Disability jokes

Plunger

17 views ·

Q: How did Helen Keller's parents punish her? A: They put a plunger in the toilet.

Q: How many kids did Helen Keller have? A: None, the plunger went all the way up.

Kid

215 views ·

If a special ed kid is late to class, is it okay to call me a little tardy?

Blind man

110 views ·

So this blind man was walking down the street with his stick, right? And he walked past this fish market, he took a deep breath and said, "WWOAAH GOODMORNING LADIES!"

Corner

12 views ·

Do you know how to confuse Helen Keller?

Put her in a room and tell her to find the corner.

Cat

22 views ·

Why did Helen Keller's cat run away? I would run away if my name was jufhvfhvurhkso.

Mom

28 views ·

So I didn't want my mom going through my laptop, so I put a touch screen on it where you just have to tap the screen to unlock it. Jokes on her, she doesn't have any fingers.

Hearing Aid

6 views ·

So I'm the cable guy around the neighborhood, and I do everybody's cable. So I walked into this one house, and I noticed a little kid and the mom was upstairs. I was asking where her mom was, and she wasn't answering, and it looked like something was wrong, so I asked if anything was wrong. She didn't answer, so I kind of raised my voice at her, but she still didn't answer, and then I realized the hearing aid in her ear.

Blind guy

157 views ·

So, a blind guy is sitting on a park bench with his seeing eye dog right beside him. Suddenly, his seeing eye dog cocks his leg and pisses all over the blind guy's leg.
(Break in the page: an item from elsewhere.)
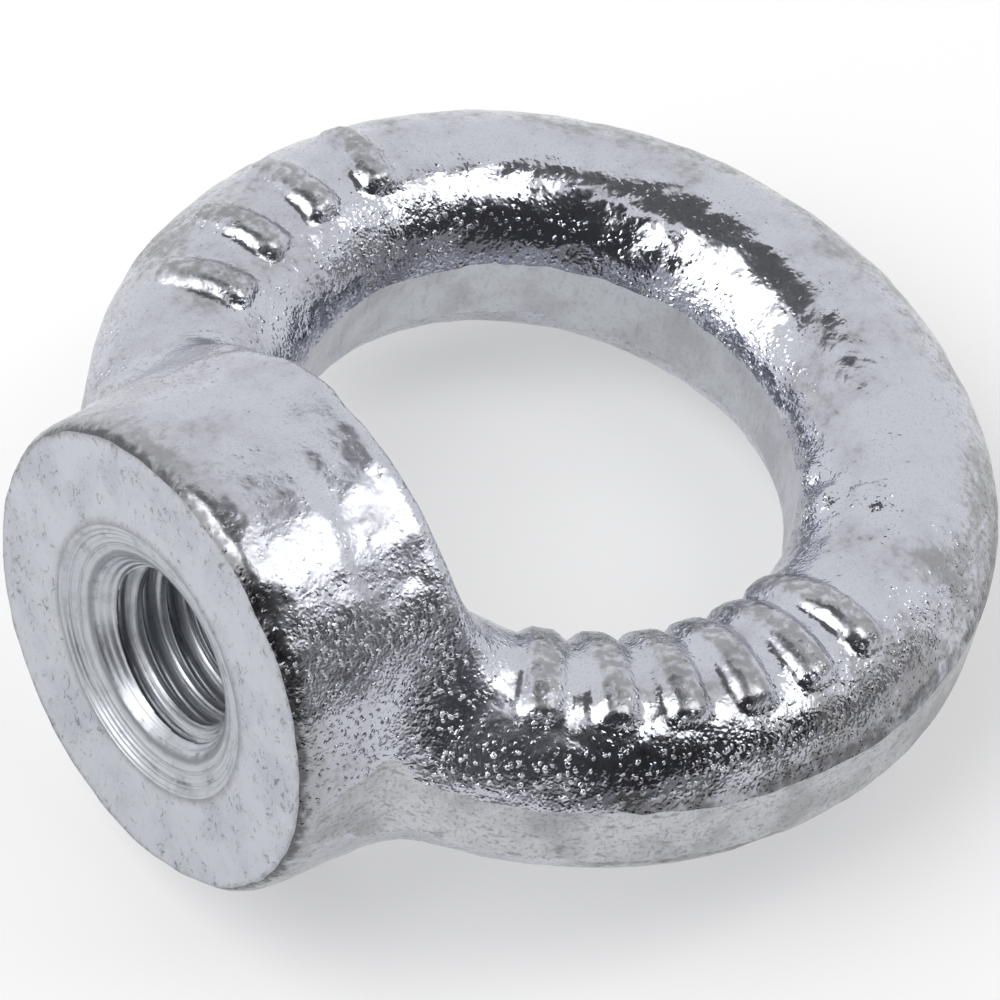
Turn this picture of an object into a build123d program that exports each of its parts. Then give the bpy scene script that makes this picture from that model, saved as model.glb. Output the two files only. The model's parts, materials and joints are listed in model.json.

So the blind guy gives the dog a treat.

A man taking a walk saw the entire thing and said to the blind man, "That is the most charitable thing I’ve ever seen, your dog deliberately pissed on you and here you are giving him a dog biscuit." The blind man says, "Oh it’s not what you think, I’m just trying to find his head so I can kick him in the ass."